A présent, je crois que se manifeste un effort réel pour revenir sur une voie meilleure. Et cela me réjouit…
E.D.S. –Que pensez-vous de l’évolution actuelle de l’Eglise adventiste en générale ?
A.V. –Il est certain qu’elle évolue… Je dirais même qu’il y a aujourd’hui davantage de diversité. Lorsque nous étions peu nombreux on remarquait une assez grande uniformité. A l’époque ceux qui n’étaient pas faits sur mesure étaient obligés de s’en aller. C’était assez strict, plutôt sévère. Tandis qu’à présent on assiste à une plus grande tolérance.
Lorsque je suis entré dans l’œuvre, il fallait vraiment avoir la vocation. Sur le plan financier, en particulier, la situation était difficile. Pensez que nous avions alors en Suisse de jeunes horlogers, n’ayant fréquenté que l’école primaire, que recevaient en une semaine ce que nous nous gagnions en un mois ! Vous pensez qu’ils n’avaient pas du tout envie d’entrer dans l’Œuvre.

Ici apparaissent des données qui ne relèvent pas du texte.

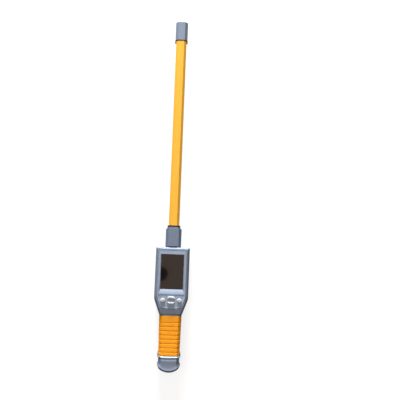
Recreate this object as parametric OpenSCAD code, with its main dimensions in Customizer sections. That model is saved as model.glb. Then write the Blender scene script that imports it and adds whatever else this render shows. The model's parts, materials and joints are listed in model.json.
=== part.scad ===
// Probe-type grain moisture meter: a display head with a ribbed grip, an end cap that
// pulls off to change the cells, and a long hollow probe with a capacitance sensor in its tip.
//
// The meter lies on its back: +X right, +Y towards the probe's tip, +Z out of the display.
// Every y below is measured from the crown of the end cap. from_crown() moves the whole
// model so that its origin is at the bottom centre of its bounding box.

/* [Overall] */
// Length from the end cap's crown to the probe's tip
total_len = 785.6; // [760:0.4:820]
/* [Head] */
// Width of the head at its shoulders
head_w = 74.4; // [73:0.1:75]
// Depth of the two head shells together
head_depth = 34; // [34:0.1:34.4]
// Distance from the crown to the head's top face
head_top_y = 269.6; // [268.4:0.2:270]
// Width of the steep chamfer around the head's front and back faces
head_chamfer = 4.5; // [4:0.1:5]
// Wall thickness of the head shells
wall = 2.6; // [2.4:0.1:2.8]

/* [Handle] */
// Width of the handle's core under the grip sleeve
handle_w = 42.6; // [42.4:0.1:43]
// Depth of the handle's core under the grip sleeve
handle_d = 26; // [25.8:0.1:26.2]
// Thickness of the grip sleeve where it meets the end cap
sleeve_t = 1.8; // [1.4:0.1:1.8]
// Number of grooves around the grip sleeve
groove_count = 8; // [6:1:9]

/* [Probe] */
// Width across the flats of the probe tube
tube_w = 23.5; // [23:0.1:23.6]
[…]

Maintenant on va à l’Ecole. On sort de l’Ecole pour entrer dans l’œuvre. Certains ont la vocation. Surtout s’ils sont venus étudier alors qu’ils avaient déjà un certain âge. Mais il en est d’autres, des « fils à papa », qui ont été envoyés là pour faire leur théologie… Lorsqu’ils obtiennent leur diplôme ; que voulez-vous qu’ils fassent ? Leurs parents seraient déçus s’ils choisissaient autre chose. Aussi ils entrent dans l’Œuvre. Pour devenir des fonctionnaires, peut-être des mercenaires. Et parfois ils font de mauvaises expériences.
E.D.S –Vous reconnaissez-vous encore bien dans l’Eglise adventiste d’aujourd’hui ?
A.V.- Vous savez, je suis né là-dedans. J’y ai passé toute ma vie !
Parfois, cependant, je vois tant de choses qui ne me semblent pas conformes à ce qu’elles devraient être que je me dis : « Si j’étais dehors, connaissant la situation telle qu’elle se présente à l’intérieur, j’hésiterais à entrer dans l’église. Mais étant dedans, je supporte même ce qui me choque. »
Malgré tout j’ai confiance, croyant que l’Œuvre est entre les mains de Dieu.